Review of Cabrini

Cabrini (2024)
6/10
Often pedestrian tell, but Dell'Anna makes it quite worthwhile.
20 March 2024
There is no doubt that the story of Mother Francis Xavier Cabrini is fascinating, and absolutely worthy of being remembered and told. I do wish it had been told more compellingly than in CABRINI, as by-the-book as a historical biography could be.

Cabrini was a nun, running an orphanage in Lombard, Italy near the end of the 19th century. But she aspired to lead a mission in China, with the goal of bringing hospitals, schools and (of course) Catholicism to those people, and then spreading her mission from there. Pope Leo XIII had different ideas and sent her to the US (NYC in particular) to help downtrodden Italian immigrants there. Cabrini and a handful of sisters travelled there, and managed to establish a truly impressive mission that eventually spread throughout the world. The movie primarily hones in on the time when Cabrini arrives in America and overcame the rather daunting obstacles that faced her in establishing a school/orphanage and then a hospital. The rest of her life is only summarized briefly in text before the closing credits. She faces predictable obstacles: no one wants to spend resources on those awful Italians. The mayor is utterly unsympathetic and the local archbishop, while clearly feeling the pull of the feelings that my first have drawn him to the priesthood, is still guided by his desire to keep his church prosperous by maintaining his relationships with local officials. But our title character uses determination, smarts and some well-placed deceptions to "do what is right." In particular, she gets the press on her side.

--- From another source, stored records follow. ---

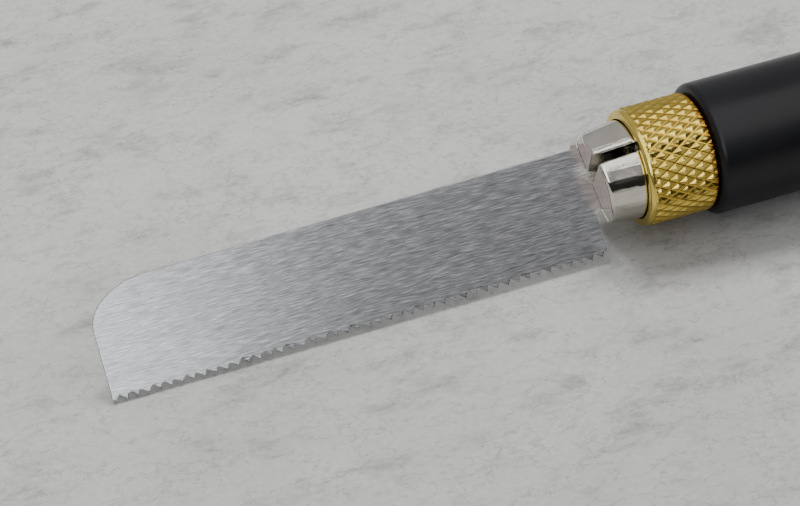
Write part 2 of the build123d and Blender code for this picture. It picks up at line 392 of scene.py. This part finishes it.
class BladeMesh:
    """Collects the two faces and the edges of a thin plate in the blade's own plane."""

    def __init__(self, root_y):
        self.work = bmesh.new()
        self.made = {}
        self.root_y = root_y

    def vertex(self, x, y, side, drop=0.0, lean=0):
        if y > self.root_y - 1e-4:
            lean = 0
        key = (round(x, 3), round(y, 3), side, round(drop, 3), lean)
        if key not in self.made:
            below = max(0.0, self.root_y - y) / TOOTH_DEPTH
            z = side * (BLADE_HALF - drop) + lean * SET_OFFSET * below
            c, s = math.cos(CANT), math.sin(CANT)
            dx = x - CANT_X
            spot = Vector((CANT_X + c * dx - s * y, s * dx + c * y, z))
            self.made[key] = self.work.verts.new(TOOL @ (spot * MM))
        return self.made[key]

    def face(self, corners):
        ring = [v for k, v in enumerate(corners) if v is not corners[k - 1]]
        if len(set(ring)) != len(ring) or len(ring) < 3 or self.work.faces.get(ring):
            return None
        return self.work.faces.new(ring)

    def both_sides(self, loop, lean=0):
        for side in (1, -1):
            self.face([self.vertex(x, y, side, 0.0, lean) for x, y in loop][::side])

    def strip(self, near, near_drops, far, far_drops, finish, lean):
        """Quads between two chains on both sides of the plate."""
        for k in range(len(near) - 1):
            for side in (1, -1):
                made = self.face([
                    self.vertex(*near[k][:2], side, near_drops[k], lean),
                    self.vertex(*near[k + 1][:2], side, near_drops[k + 1], lean),
                    self.vertex(*far[k + 1][:2], side, far_drops[k + 1], lean),
                    self.vertex(*far[k][:2], side, far_drops[k], lean),
                ])
                if made:
                    made.material_index = finish

    def edge(self, outer, lean=0):
        """The filed strip, the worn strip and the wall along an outline; gives its inset copy.
        The filed strip takes the painted glint, the worn strip and the wall the painted
        near-black shade.
        """
        shares = [p[2] for p in outer]
        middle = inset(outer, WORN_WIDTH)
        inner = inset(outer, WORN_WIDTH + FILED_WIDTH)
        level = [0.0] * len(outer)
        filed = [FILED_DROP * share for share in shares]
        worn = [WORN_DROP * share for share in shares]
        self.strip(inner, level, middle, filed, 1, lean)
        self.strip(middle, filed, outer, worn, 2, lean)
        for k in range(len(outer) - 1):
            (x0, y0), (x1, y1) = outer[k][:2], outer[k + 1][:2]
            made = self.face([
                self.vertex(x0, y0, 1, worn[k], lean),
                self.vertex(x1, y1, 1, worn[k + 1], lean),
                self.vertex(x1, y1, -1, worn[k + 1], lean),
                self.vertex(x0, y0, -1, worn[k], lean),
            ])
            if made:
                made.material_index = 2
        return inner


def make_blade():
    """The plate with its teeth, set left and right in turn, and its tang."""
    rng = random.Random(TIP_SEED)
    root_y = TIP_Y + TOOTH_DEPTH
    blade = BladeMesh(root_y)
    outline = tooth_outline()
    roots = [BLADE_FRONT]
    for i in range(TOOTH_COUNT + 1):
        chain = tooth_chain(i, outline, TIP_WEAR * rng.random() ** 2)
        if i == 0:
            chain.insert(0, (BLADE_FRONT, root_y, 0.0))
        if i == TOOTH_COUNT:
            chain.append((BLADE_HEEL, root_y, 0.0))
        roots.append(chain[-1][0])
        lean = 1 if i % 2 else -1
        blade.both_sides(blade.edge(chain, lean), lean)
    # The top outline, from the front corner's foot over the spine to the heel.
    middle = (BLADE_FRONT + CORNER_BACK, SPINE_Y - CORNER_DROP)
    top = [(BLADE_FRONT, root_y, 0.0), (BLADE_FRONT, root_y + 0.3, TOP_EDGE)]
    for k in range(CORNER_STEPS + 1):
        a = math.pi - math.pi / 2 * k / CORNER_STEPS
        x = middle[0] + CORNER_BACK * math.cos(a)
        top.append((x, middle[1] + CORNER_DROP * math.sin(a), TOP_EDGE))
    for x in roots:
        if middle[0] + 0.2 < x < BLADE_HEEL - 0.2:
            top.append((x, SPINE_Y, TOP_EDGE))
    top += [(BLADE_HEEL - 0.1, SPINE_Y, TOP_EDGE), (BLADE_HEEL, SPINE_Y, 0.0)]
    ring = blade.edge(top[::-1])[::-1]
    # Upright strips fill each side between the roots and the inset outline. A strip ends
    # at the outline point above its root; points on the foot side don't count.
    foot_side = 50
    heel_low = (BLADE_HEEL, -TANG_HALF - HEEL_FILLET)
    start = 0
    for k in range(len(roots) - 1):
        x0, x1 = roots[k], roots[k + 1]
        last = k == len(roots) - 2
        stop = len(ring) - 1
        if not last:
            away = [abs(x - x1) + (0 if y > 0 else foot_side) for x, y in ring]
            stop = max(away.index(min(away)), start)
        loop = [(x0, root_y)] + ring[start:stop + 1] + [(x1, root_y)]
        if last:
            loop.insert(-1, (BLADE_HEEL, TANG_HALF))
            loop.insert(-1, heel_low)
        loop = [p for j, p in enumerate(loop) if j == 0 or math.dist(p, loop[j - 1]) > 1e-4]
        if math.dist(loop[0], loop[-1]) < 1e-4:
            loop.pop()
        blade.both_sides(loop[::-1])
        start = stop
    wall = [
        (BLADE_HEEL, root_y), heel_low,
        (BLADE_HEEL + 0.10, -TANG_HALF - 0.10), (BLADE_HEEL + HEEL_FILLET, -TANG_HALF),
        (TANG_END - TANG_CORNER, -TANG_HALF), (TANG_END, TANG_CORNER - TANG_HALF),
        (TANG_END, TANG_HALF - TANG_CORNER), (TANG_END - TANG_CORNER, TANG_HALF),
        (BLADE_HEEL, TANG_HALF), (BLADE_HEEL, SPINE_Y),
    ]
    blade.edge([(x, y, 0.0) for x, y in wall])
    blade.both_sides(wall[1:-1])
    bmesh.ops.recalc_face_normals(blade.work, faces=blade.work.faces)
    mesh = bpy.data.meshes.new("saw_blade")
    blade.work.to_mesh(mesh)
    blade.work.free()
    mesh.shade_flat()
    return place("saw_blade", mesh, "blade", ["blade"])


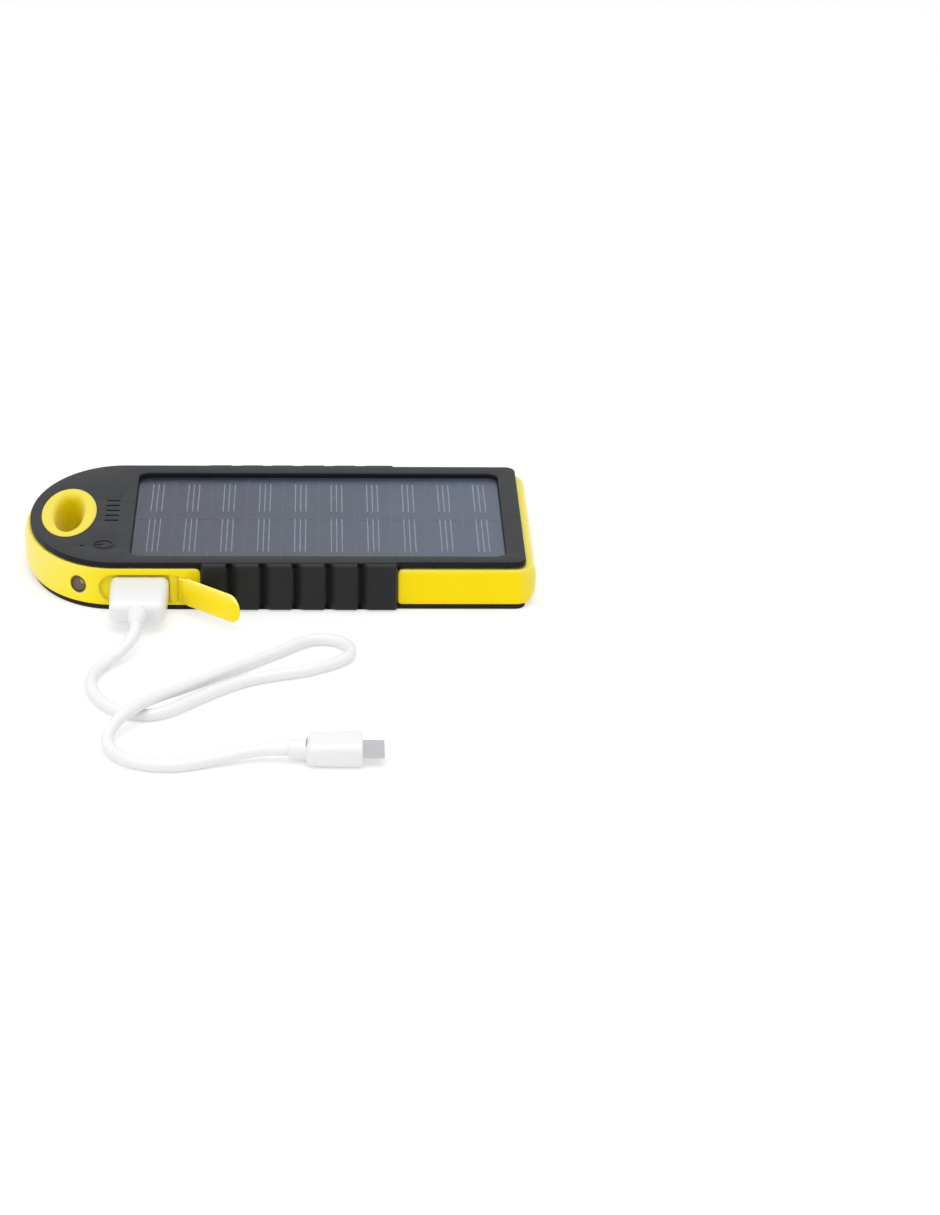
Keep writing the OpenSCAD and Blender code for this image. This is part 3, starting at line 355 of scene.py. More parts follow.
def arc(cx, cy, rx, ry, start, stop, n):
    # n + 1 points of an ellipse: the centre plus the half axes times cosine and sine
    a = np.radians(np.linspace(start, stop, n + 1))
    return abreast(cx + rx * np.cos(a), cy + ry * np.sin(a))


def circle(middle, r, n):
    return arc(middle[0], middle[1], r, r, 0, 360, n)[:-1]


def roundedBox(size, r, middle=(0, 0), n=8):
    # counter-clockwise rectangle about a middle, with a quarter circle at each corner
    return np.concatenate([
        arc(middle[0] + sx * (size[0] / 2 - r), middle[1] + sy * (size[1] / 2 - r), r, r, a, a + 90, n)
        for sx, sy, a in ((1, 1, 0), (-1, 1, 90), (-1, -1, 180), (1, -1, 270))])


def stepped(loop, step=None):
    # the closed loop without doubled points, and with no edge longer than step
    loop = loop[np.linalg.norm(np.roll(loop, -1, 0) - loop, axis=1) > 1e-7]
    if step is None:
        return loop
    ends = np.roll(loop, -1, 0)
    counts = np.maximum(1, np.ceil(np.linalg.norm(ends - loop, axis=1) / step)).astype(int)
    share = np.concatenate([np.arange(c) / c for c in counts])[:, None]
    return np.repeat(loop, counts, 0) * (1 - share) + np.repeat(ends, counts, 0) * share


def pushOut(loop, distance):
    # the closed loop moved outwards, each point along the mitre of its two edges' normals
    along = unit(np.roll(loop, -1, 0) - loop)
    middle = along + np.roll(along, 1, 0)
    middle = middle / (middle * along).sum(1, keepdims=True)
    return loop + distance * abreast(middle[:, 1], -middle[:, 0])


def gridFaces(rows, columns, closed=False):
    # quads of a grid numbered row by row; closed joins the last column to the first
    r = np.arange(rows - 1)[:, None] * columns
    c = np.arange(columns if closed else columns - 1)[None, :]
    after = (c + 1) % columns
    return np.stack([r + c, r + after, r + after + columns, r + c + columns], axis=-1).reshape(-1, 4)


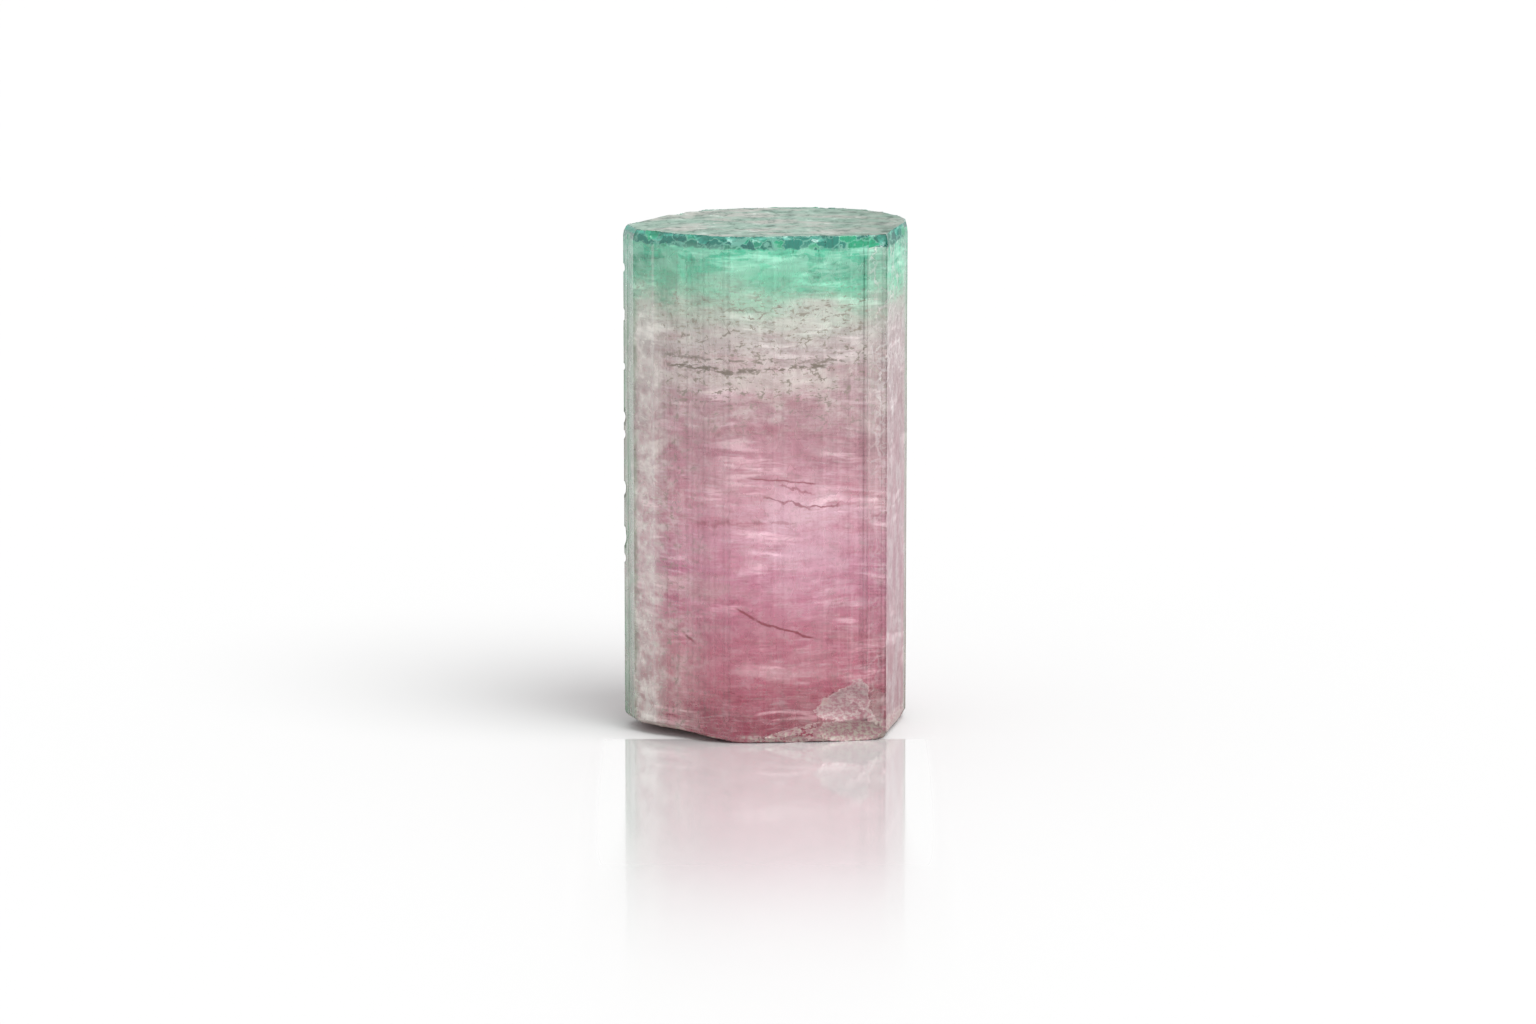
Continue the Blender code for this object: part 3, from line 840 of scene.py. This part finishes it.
floor_shape = bmesh.new()
bmesh.ops.create_grid(floor_shape, x_segments=1, y_segments=1, size=FLOOR_HALF)
floor_mesh = bpy.data.meshes.new("floor")
floor_shape.to_mesh(floor_mesh)
floor_shape.free()
floor = bpy.data.objects.new("floor", floor_mesh)
bpy.context.scene.collection.objects.link(floor)

board = bpy.data.materials.new("white_board")
board.use_nodes = True
board_shader = board.node_tree.nodes["Principled BSDF"]
board_shader.inputs["Base Color"].default_value = (*FLOOR_WHITE, 1.0)
board_shader.inputs["Coat Roughness"].default_value = 0.05
board_nodes = board.node_tree.nodes
board_links = board.node_tree.links
floor_coords = board_nodes.new("ShaderNodeTexCoord")
floor_split = board_nodes.new("ShaderNodeSeparateXYZ")
board_links.new(floor_coords.outputs["Object"], floor_split.inputs[0])


def board_ramp(value, start, end, bottom=0.0, top=1.0):
    node = board_nodes.new("ShaderNodeMapRange")
    node.interpolation_type = "SMOOTHSTEP"
    board_links.new(value, node.inputs["Value"])
    for name, number in (("From Min", start), ("From Max", end), ("To Min", bottom), ("To Max", top)):
        node.inputs[name].default_value = number
    return node.outputs[0]


def board_maths(operation, first, second):
    node = board_nodes.new("ShaderNodeMath")
    node.operation = operation
    board_links.new(first, node.inputs[0])
    board_links.new(second, node.inputs[1])
    return node.outputs[0]


aside, forwards = floor_split.outputs[0], floor_split.outputs[1]
fade_forwards = board_ramp(forwards, POLISH_GONE, POLISH_FULL)
fade_right = board_ramp(aside, POLISH_HALF_WIDTH + POLISH_FADE, POLISH_HALF_WIDTH)
fade_left = board_ramp(aside, -POLISH_HALF_WIDTH - POLISH_FADE, -POLISH_HALF_WIDTH)
fade_back = board_ramp(forwards, POLISH_STARTS, POLISH_STARTS - POLISH_SOFT)
polish = board_maths("MULTIPLY", board_maths("MULTIPLY", fade_forwards, fade_back),
                     board_maths("MULTIPLY", fade_right, fade_left))
board_links.new(polish, board_shader.inputs["Coat Weight"])
board_links.new(board_ramp(polish, 0.0, 1.0, DULL, SMOOTH), board_shader.inputs["Roughness"])
floor.data.materials.append(board)

# %% [markdown]
# ## Light
#
# An evenly white room lights the crystal from all sides and through its back. One wide lamp from high in
# front and to the right throws the soft shadow to the left and backwards.

# %% Light the table
ROOM_STRENGTH = 1.0
LAMP_STRENGTH = 2.95
LAMP_WIDTH = math.radians(42)
LAMP_FROM = Vector((0.25, -0.21, 0.54))

room = bpy.data.worlds.new("white_room")
bpy.context.scene.world = room
room.use_nodes = True
room.node_tree.nodes["Background"].inputs["Color"].default_value = (1.0, 1.0, 1.0, 1.0)
room.node_tree.nodes["Background"].inputs["Strength"].default_value = ROOM_STRENGTH
lamp = bpy.data.lights.new("lamp", "SUN")
lamp.energy = LAMP_STRENGTH
lamp.angle = LAMP_WIDTH
lamp_object = bpy.data.objects.new("lamp", lamp)
lamp_object.location = LAMP_FROM
lamp_object.rotation_euler = (-LAMP_FROM).to_track_quat("-Z", "Y").to_euler()
bpy.context.scene.collection.objects.link(lamp_object)
bpy.context.scene.view_settings.view_transform = "Standard"
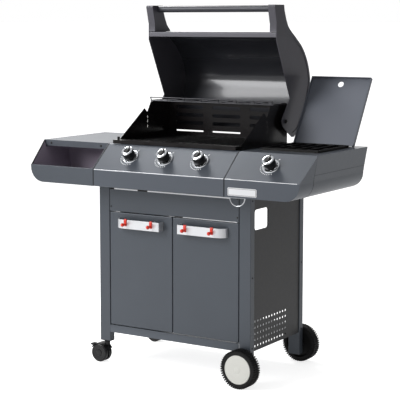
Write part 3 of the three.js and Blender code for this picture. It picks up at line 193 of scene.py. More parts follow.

It's all interesting stuff, and certainly it's easy to feel outrage at the treatment of the immigrants living in squalor in Five Points. But the archbishop (David Morse) and mayor (John Lithgow), among others, are such cardboard villains, the movie just becomes less and less subtle. (And to a large degree, the good guys are pretty cardboard too...the prostitute with the heart of gold, the children who admire Mother Cabrini so much, the kindly doctor, etc. Etc.). Most nuance is missing here.

Thank goodness, though, for the subtle performance of Cristiana Dell'Anna in the title role. I've never heard of this Italian actress. She's a fairly mesmerizing presence. Cabrini dealt with serious health issues and thus was slight and a bit frail. Yet she had a will of steel, driven by her faith and her own ambition. Dell'Anna conveys all of this with seemingly little effort; she really inhabits this role and her performance elevates this otherwise pedestrian film.

And thank goodness she is so good. This IS a story worth telling (and one I didn't know at all); Dell'Anna makes it worthwhile. So while I wish more elements were handled with more finesse (and I wish the CGI was not so bargain-basement), I can still comfortably recommend the film.